Like a switch going off, I abruptly noticed him. I noticed him watching her. I noticed how he listened–really listened. How he never interrupted. How he smiled when she smiled. I noticed the shimmer in his eyes when I said, “I’ll be thinking of you.”
And the way he–not her–replied to me, so simply, softly, “Thank you.”
Have sincerer words ever been spoken?
I am a 20-something living a very different life than my parents, my grandparents or their parents before them. I am thousands of miles from my ancestral roots, my family’s homestead, my prairie upbringing. Presumably many of you can relate.
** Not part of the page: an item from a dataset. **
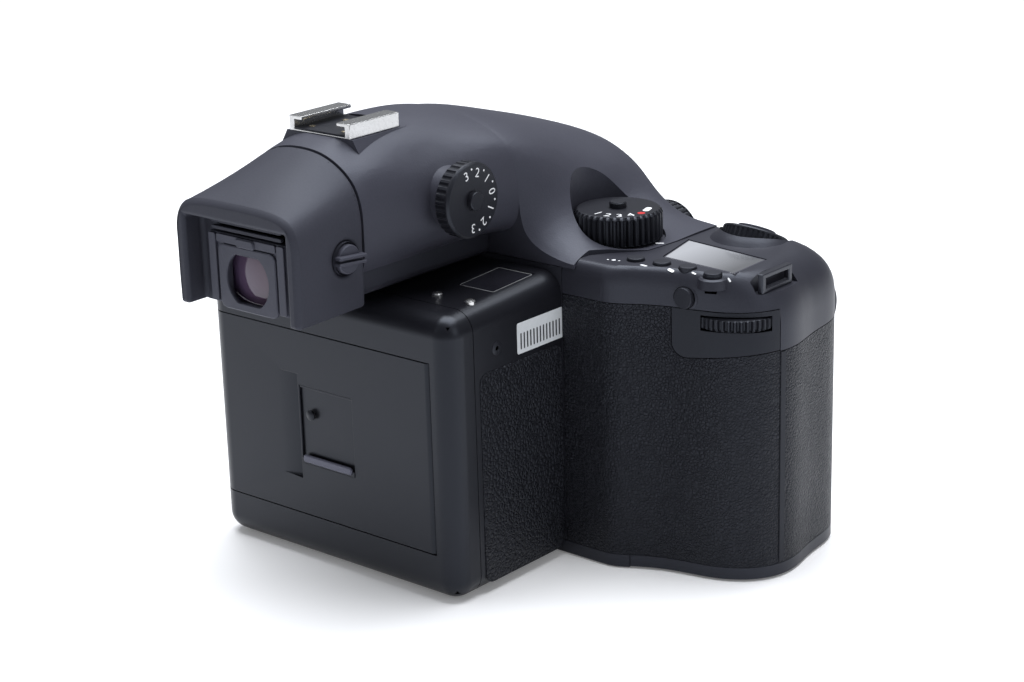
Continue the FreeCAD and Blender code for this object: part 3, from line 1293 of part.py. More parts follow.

The world keeps getting bigger, the more I see of it, yet despite knowing firsthand that there are thousand of paths to choose from–all that end the same–I find I’m still terrified at the multitude of mistakes that await me. Of the pain down the path.
I see the stopped car and those wheels spinning, spinning, spinning–so tragically, so pointlessly. I see the illness behind the bandana and the raw heartache of just one smile and just one ‘thank you’.
I see this all, and I want to freeze the clock, here, on this rainy, rather unremarkable (and completely safe) Monday night.
Life is fragile. I imagine that if I can be taught this firsthand twice in 24 hours, each of us will learn this and relearn this thousands and millions of times in our lives, God willing.
When I grow up, whenever that dreaded day might arrive, I hope I can face the reality of life’s precariousness with bravery. I hope I can look at the future, its big unknowns, its unavoidable pitfalls and inevitable heartbreaks, and rise to meet it, regardless.
Tonight, though, spring rain falls, and my mind like wheels spins.
Tonight, I give myself a little grace. It’s Monday, after all. l’ll let myself soak in these memories and try to make sense of these moments.
I’ll stand still in this one spot, as though standing in a rain puddle during a thunderstorm, watching the thousands of droplets around me, fall.
I’ll stand here and now and wait to see if tomorrow I choose otherwise.